It has been three months since we pledged our commitment to anti-racist practices.
We at RK&A, individually and collectively, pledge our commitment to being anti-racist—which we recognize as an ongoing pursuit through our everyday actions.
To hold ourselves accountable, we want to document publicly the work we have been doing and work still to be done.
First, we have continued personal and professional development in how to be anti-racist through various avenues. We have read the CCLI National Landscape Study: The State of DEAI Practices in Museums, a first field-wide study of DEAI practices by Cecelia Garibay and Jeanne Marie Olson, participated in the Visitor Studies Association discussion of the report with our colleagues, and have referenced it in recent writings. As a staff, we have read and discussed AAM’s TrendsWatch report, whose first trend addresses systemic equalities of wealth and power. We have engaged in conversation with our clients about museums and neutrality and AAM’s recent Audiences and Inclusivity Primer. Further, we have worked to stay abreast of developments in our field about anti-racism. And unfortunately, we have confronted the racist practices that persist, such as the release of a job posting for a museum position with duties that include maintaining its “traditional, core, white art audience” followed by a critique of this museum’s leadership by the former director who intones the same white supremacist language in calling for the museum’s return to “its historic purpose.”
A second step we have taken is to actively encourage our clients to share the results of our studies out with the people from whom we have collected data. More and more, museums have been working to bring underrepresented voices into their development processes for exhibitions, programs, etc. through evaluation. Our goal has been to make sure the museum approaches those relationships as equitable and not extractive. For example, when we collect any data, we tell the person for whom the data is being collected and how it will be used (per IRB requirements). However, for equity and accountability, we also want to tell audiences exactly when and how the museum will follow-up with them (e.g., sending them a written report, inviting them to a presentation by the evaluator, etc.), so they know specifically how their feedback is being considered—not just that is being considered in abstract terms.

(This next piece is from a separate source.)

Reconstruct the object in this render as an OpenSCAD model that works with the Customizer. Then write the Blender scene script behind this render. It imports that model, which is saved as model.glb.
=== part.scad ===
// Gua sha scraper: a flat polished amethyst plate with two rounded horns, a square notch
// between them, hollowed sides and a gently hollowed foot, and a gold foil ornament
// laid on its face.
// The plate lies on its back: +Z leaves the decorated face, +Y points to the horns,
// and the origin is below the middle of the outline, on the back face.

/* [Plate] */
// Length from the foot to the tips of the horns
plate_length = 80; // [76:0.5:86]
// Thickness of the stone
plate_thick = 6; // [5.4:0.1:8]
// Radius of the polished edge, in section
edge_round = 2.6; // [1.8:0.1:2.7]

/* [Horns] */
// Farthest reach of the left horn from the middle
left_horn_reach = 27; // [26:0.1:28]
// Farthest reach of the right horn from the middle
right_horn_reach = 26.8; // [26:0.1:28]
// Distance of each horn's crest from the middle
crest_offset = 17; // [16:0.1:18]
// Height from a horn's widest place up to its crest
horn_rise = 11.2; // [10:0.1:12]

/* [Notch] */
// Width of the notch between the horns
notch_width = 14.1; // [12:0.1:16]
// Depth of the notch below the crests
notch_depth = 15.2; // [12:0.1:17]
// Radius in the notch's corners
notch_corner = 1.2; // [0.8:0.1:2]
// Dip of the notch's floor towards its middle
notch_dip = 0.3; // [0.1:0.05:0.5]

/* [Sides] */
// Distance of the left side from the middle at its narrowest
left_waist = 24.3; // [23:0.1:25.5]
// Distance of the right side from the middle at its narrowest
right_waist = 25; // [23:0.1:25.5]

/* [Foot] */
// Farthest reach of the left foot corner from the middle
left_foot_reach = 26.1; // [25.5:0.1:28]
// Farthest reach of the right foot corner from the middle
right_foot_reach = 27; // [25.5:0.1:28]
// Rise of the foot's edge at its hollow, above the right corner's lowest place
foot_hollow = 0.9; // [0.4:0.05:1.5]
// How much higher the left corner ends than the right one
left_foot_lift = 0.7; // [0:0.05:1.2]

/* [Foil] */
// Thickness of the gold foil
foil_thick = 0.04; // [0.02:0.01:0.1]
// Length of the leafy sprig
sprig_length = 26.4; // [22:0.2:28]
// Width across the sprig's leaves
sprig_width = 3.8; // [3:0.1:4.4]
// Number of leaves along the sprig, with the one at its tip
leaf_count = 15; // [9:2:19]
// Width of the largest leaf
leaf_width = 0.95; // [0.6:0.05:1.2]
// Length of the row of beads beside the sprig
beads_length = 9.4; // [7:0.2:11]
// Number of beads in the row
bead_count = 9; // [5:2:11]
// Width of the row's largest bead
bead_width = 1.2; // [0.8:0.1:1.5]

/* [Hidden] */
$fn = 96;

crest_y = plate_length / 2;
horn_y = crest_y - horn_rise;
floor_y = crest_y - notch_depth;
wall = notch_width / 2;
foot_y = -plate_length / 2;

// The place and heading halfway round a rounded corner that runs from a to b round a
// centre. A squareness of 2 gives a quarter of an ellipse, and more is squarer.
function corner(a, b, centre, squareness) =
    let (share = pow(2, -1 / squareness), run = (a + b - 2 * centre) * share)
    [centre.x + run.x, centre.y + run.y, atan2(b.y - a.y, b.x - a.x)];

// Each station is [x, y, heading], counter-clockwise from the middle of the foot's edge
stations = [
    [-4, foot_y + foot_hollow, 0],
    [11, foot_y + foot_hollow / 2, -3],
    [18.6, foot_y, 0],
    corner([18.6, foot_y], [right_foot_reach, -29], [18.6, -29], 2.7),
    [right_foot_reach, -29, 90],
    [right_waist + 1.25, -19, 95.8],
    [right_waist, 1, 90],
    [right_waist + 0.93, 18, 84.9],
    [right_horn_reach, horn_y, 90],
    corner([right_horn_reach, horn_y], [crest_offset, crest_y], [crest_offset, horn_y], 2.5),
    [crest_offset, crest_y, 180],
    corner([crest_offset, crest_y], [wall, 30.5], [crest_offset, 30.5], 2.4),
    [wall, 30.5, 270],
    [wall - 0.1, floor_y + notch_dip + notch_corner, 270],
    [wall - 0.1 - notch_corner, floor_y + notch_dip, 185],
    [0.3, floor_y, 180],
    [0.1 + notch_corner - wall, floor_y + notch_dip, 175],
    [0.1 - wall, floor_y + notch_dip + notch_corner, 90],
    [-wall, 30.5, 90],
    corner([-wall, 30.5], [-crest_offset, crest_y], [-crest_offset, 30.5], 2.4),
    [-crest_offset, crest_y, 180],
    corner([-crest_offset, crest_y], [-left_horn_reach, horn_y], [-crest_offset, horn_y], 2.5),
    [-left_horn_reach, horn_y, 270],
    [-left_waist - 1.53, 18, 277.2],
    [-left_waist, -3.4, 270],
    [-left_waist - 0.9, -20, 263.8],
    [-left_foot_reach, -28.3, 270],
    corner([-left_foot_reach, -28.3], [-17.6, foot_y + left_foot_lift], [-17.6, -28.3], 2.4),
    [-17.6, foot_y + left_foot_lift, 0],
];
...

Third, we have been considering how we can represent the individuals behind the data points. Our professional development has taught us that aggregated data can hide inequities. Therefore, we have had ongoing discussions about how to disaggregate data to explore equity issues (i.e., by ethnicity, gender identity, socioeconomics, etc.). We are still trying to tackle the best approach to disaggregation within our work since (a) our samples tend to be of museum visitors (although we have been working to broaden our reach in this remote era); and (b) museum visitors tend to be largely homogeneous and do not allow for us to disaggregate with confidence statistically (although arguably those statistics are white supremacist structures). We plan to continue to develop in these areas and also look forward to presenting more equitable data visualization, inspired by this AEA365 blog post.
There is of course more work for us at RK&A to do in our efforts to be anti-racist. One of the most important steps we have taken over these last three months is to put anti-racist practices on the agenda for every one of our staff meetings to generate conversations to move our work forward. We look forward to sharing with you our ongoing work.